Née en 1980 à Toulon, Catherine Aznar se forme aux arts plastiques à l’université d’Aix-Marseille. Après un mémoire sur « L’entre-deux comme visibilité d’une faille » elle intègre l’Ecole Nationale Supérieure des Arts Décoratifs de Paris pour être diplômée en design textile. Elle développe
alors professionnellement ses talents de conceptrice matière, couleurs et imprimés. Elle enrichit ses nombreuses ouvertures à la décoration et à la mode par son œuvre picturale profitant d’une conception novatrice des abstractions colorées.
Dans ses Histoires de peintures Daniel Arasse distingue deux formes de réception de ce type d’œuvre :
« Il y a donc cette double émotion : l’émotion choc devant, pour moi en général, le coloris et, complémentairement, l’émotion de la densité de pensée qui est confiée à la peinture ».

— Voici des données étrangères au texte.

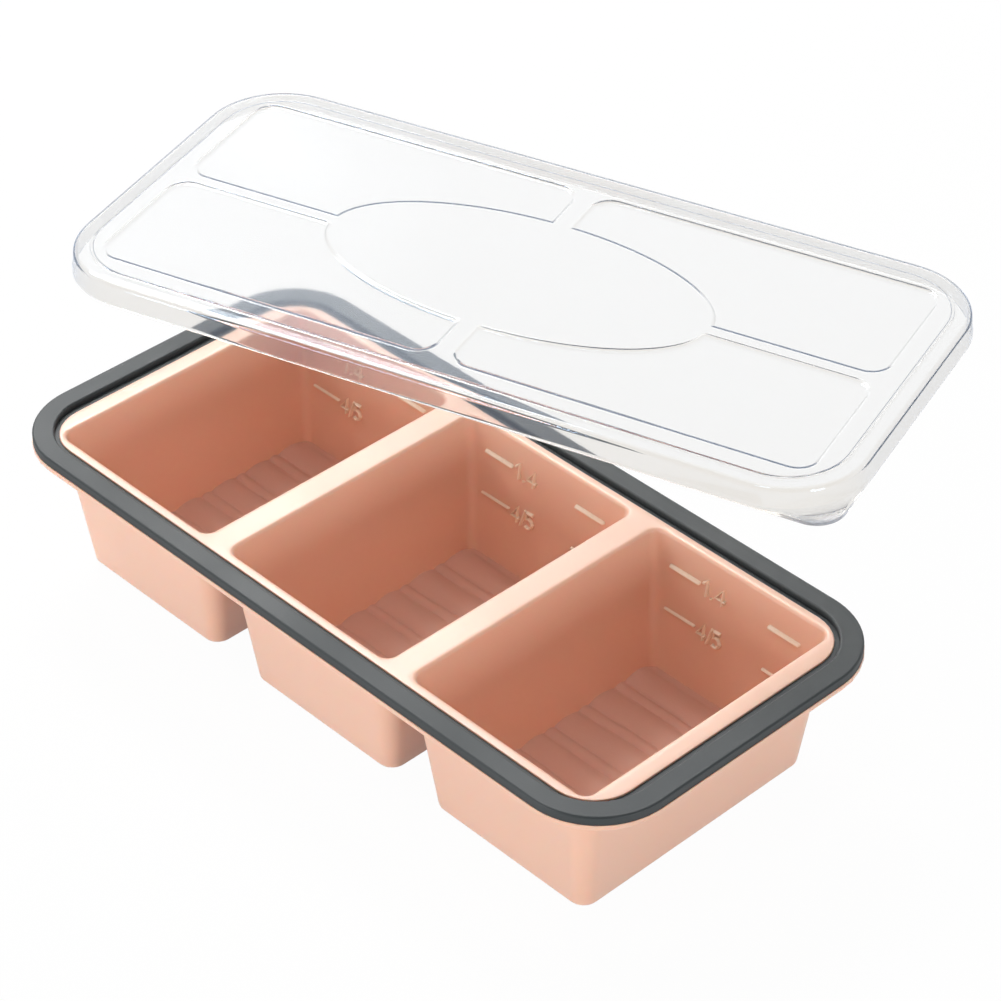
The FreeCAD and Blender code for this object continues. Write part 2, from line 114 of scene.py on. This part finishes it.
# The tent is open on one side, where the room behind it is dark.
tent_opening = (0.564, -0.513, 0.646)
tent = bpy.data.worlds.new("light_tent")
tent.use_nodes = True
scene.world = tent
tree = tent.node_tree
tree.nodes.clear()
direction = tree.nodes.new("ShaderNodeTexCoord")
heading = tree.nodes.new("ShaderNodeVectorMath")
heading.operation = "DOT_PRODUCT"
heading.inputs[1].default_value = tent_opening
backdrop = tree.nodes.new("ShaderNodeMapRange")
backdrop.interpolation_type = "SMOOTHSTEP"
backdrop.inputs["From Min"].default_value = 0.20
backdrop.inputs["From Max"].default_value = 0.65
backdrop.inputs["To Min"].default_value = 1.0
backdrop.inputs["To Max"].default_value = 0.06
light = tree.nodes.new("ShaderNodeBackground")
light.inputs["Color"].default_value = (1, 1, 1, 1)
light.inputs["Strength"].default_value = 0.27
white = tree.nodes.new("ShaderNodeBackground")
white.inputs["Color"].default_value = (1, 1, 1, 1)
blend = tree.nodes.new("ShaderNodeMixShader")
surface = tree.nodes.new("ShaderNodeOutputWorld")
tree.links.new(ray_mask(tree, *direct_rays), blend.inputs["Fac"])
tree.links.new(direction.outputs["Generated"], heading.inputs[0])
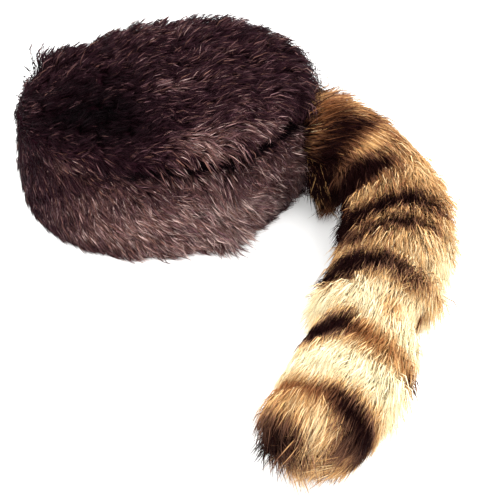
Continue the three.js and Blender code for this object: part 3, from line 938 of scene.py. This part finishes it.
def fur_material(name, tone_key, cool, warm, depth, spread, shine, roughness):
    """Hair coloured along two ramps, for cool and for warm hair.

    The roots are darkened to the share depth: painted shade, as underfur keeps light from
    them. spread is how much hairs differ in tone. Dark hair is dull, and the palest has all the shine.
    """
    material, tree, shader = new_material(name, {"Roughness": roughness, "Specular IOR Level": 0.1})
    values = {
        key: add_node(tree, "ShaderNodeAttribute", {"attribute_name": key}).outputs["Fac"]
        for key in (tone_key, "warm", "along", "tone")
    }
    cool, warm = (
        add_node(tree, "ShaderNodeValToRGB", links={"Fac": values[tone_key]}, stops=stops).outputs["Color"]
        for stops in (cool, warm)
    )
    # Sockets 6 and 7 are the two colours that are mixed, and output 2 is the result.
    blend = add_node(
        tree, "ShaderNodeMix", {"data_type": "RGBA"}, {"Factor": values["warm"], 6: cool, 7: warm},
    ).outputs[2]
    # Painted shade: each hair is darker towards its root.
    ranges = {
        "along": {"From Max": 0.75, "To Min": depth, "To Max": 1},
        "tone": {"To Min": 1 - spread, "To Max": 1 + spread},
    }
    painted_root_shade, tone = (
        add_node(tree, "ShaderNodeMapRange", limits, {"Value": values[key]}).outputs[0]
        for key, limits in ranges.items()
    )
    both = add_node(tree, "ShaderNodeMath", {"operation": "MULTIPLY"}, {0: painted_root_shade, 1: tone}).outputs[0]
    scale = {"operation": "SCALE"}
    tint = add_node(tree, "ShaderNodeVectorMath", scale, {0: blend, "Scale": both}).outputs[0]
    bright = add_node(tree, "ShaderNodeRGBToBW", links={"Color": tint}).outputs[0]
    sheens = {"From Max": 0.25, "To Min": 0.02, "To Max": shine}
    sheen = add_node(tree, "ShaderNodeMapRange", sheens, {"Value": bright}).outputs[0]
    tree.links.new(tint, shader.inputs["Base Color"])
    tree.links.new(sheen, shader.inputs["Specular IOR Level"])
    return material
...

Face aux productions de Catherine Aznar nous sommes nous aussi d’abord sensibles à la splendeur de ses variations colorées. Nous intéressant à ses multiples techniques mises en œuvre nous y voyons transparaitre son concept transversal tout à fait contemporain. Cette œuvre se situe théoriquement dans un après Gerhard Richter, notamment dans le débat entre photographie et peinture sur la question de la représentation.
Arasse dans le même essai montre à propos de Rothko « comment la figure s’était engloutie dans l’abstraction, et comment elle continuait à travailler, comment il y avait dans cette abstraction un corps absent continuant à travailler ».
Catherine Aznar ne renoue que partiellement avec la figure, l’ensemble des supports qu’elle utilise, à l’exception de la toile justement, plexiglass, aluminium ou papier en minent les contours tandis que les techniques de report lui constituent un corps qui travaille en sous- œuvre, dans l’aléatoire d’une reproduction imparfaite, ainsi de l’oxydation.
Les Photomatières peuvent s’ordonner en lignes de matière ou en lignes de couleurs. Dans le premier cas une figure sans bord franc semble surgir du cœur même de la matière d’aluminium. Ses productions sont proches alors des encaustiques de Philippe Cognée, dans une imprécision plus troublante. Pour la série des Blancs réversibles elle paraît creuser le cœur de ce support de plexiglass, ni mat, ni opaque. L’utilisation de son envers rappelle alors les miniatures sous-verre d’un Philippe Favier sans en avoir le maniérisme, ses dimensions confrontant directement à la transparence. Support et matière peuvent encore voir une figure plus couvrante fusionner dans la série des Temporalités qui mêlent impression et oxydation sur papier.
Quant aux peintures elles relèvent de deux règnes, celui du minéral et celui du métal, surtout quand elles se cantonnent à deux dimensions. Sa peinture se trouve toujours profondément sédimentée reprenant des processus naturels de constellations, de concrétions, d’érosion ou de fossilisation. Comme elle le revendique « dans cette géologie de la matière la couleur dessine ». Elle suscite des évocations poétiques, sensations paysagères ou représentations terrestres, célestes, effets aquatiques ou gazeux.
Dans son expérimentation conjointe de la couleur et de l’espace l’artiste reprend le matériau qui a fait l’objet de toutes ses études, le textile, notamment sous l’espèce synthétique du nylon. Elle lui associe l’acrylique ou la gouache pour générer ses mobiles. Ces architectures aériennes donnent dans l’entre-deux de leur mouvement une nouvelle énergie à la couleur.
Quand ses peintures voient leur support se structurer sur un troisième plan, elles s’incurvent pour devenir pseudo-sculpture ou décor d’installation . On peut les concevoir comme les maquettes de ces scènes où elles convoquent d’autres créateurs. En effet pour accentuer la rénovation matiériste générale qu’elle recherche l’horizon du geste se profile en performances. La fluidité restant une qualité de l’ensemble de ses productions, elle collabore avec différentes danseuses pour poursuivre ses recherches autour du corps et de la peinture en mouvement. Cet apport sensoriel engage une narration grâce à l’authenticité du geste inscrit sur cette temporalité vécue dans l’espace qui restaure une histoire contemporaine de la couleur.